I know this sounds like a rant and I suppose that in a way it is, but it's only because I see this little tool being misused.
It's ruining the art of conversation and this world's youth is growing up thinking that talking to people is passée, uncool and would seemingly prefer their parents to fund inane chatter across the airwaves to people they could whisper to for free.
This has got to be the most insane use of a mobile phone I can think of.
Shows such as Animal Cops and Police reality programmes, show drivers talking on cell phones and two-way radio whilst driving a great deal of the time, but a university in Utah has estimated that this behaviour is responsible for 25% of car accidents. I can't speak for England, but it's banned here, so the figures wouldn't be that meaningful anyway. However it was banned because of the number of accidents that were attributed to using mobile phones whilst driving.

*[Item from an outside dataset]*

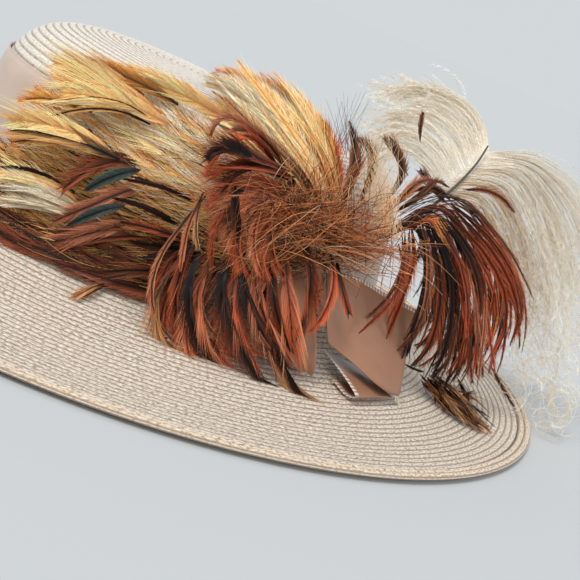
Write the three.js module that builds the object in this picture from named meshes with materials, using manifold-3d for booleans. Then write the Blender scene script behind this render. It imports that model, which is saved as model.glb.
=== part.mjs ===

The Utah university report went on to say that in their opinion, talking on mobile phones or other similar devices reduce the awareness of the road by as much as 37%, which may not seem a lot, but when you consider the volume of traffic on the roads today, I'd say that's a hell of a lot.
Now twenty years ago, people used to wait until they got to work before they spoke to co-workers, their bosses or whoever, but now, it's much more usual for this to happen prior to or after the worker has left the office.
Indeed, many companies supply Blackberrys for their staff and expect that member of staff to answer questions or be on call almost twenty-four hours a day. I spoke to one woman who worked for a communications company over here in England, who said that many were trashed by angry wives who felt that work was work and home time was theirs. Having to put up with inconsiderate bosses who felt they could ring up any time of the day or night was just bang out of order.
As a consequence, expensive mobile phones, PDA's and Blackberrys were winding up on the scrap heap thanks to this ridiculous idea that by giving someone one of them entitled companies to own 100% of their employees time, regardless or whether that employee was on 24 hour call out or not.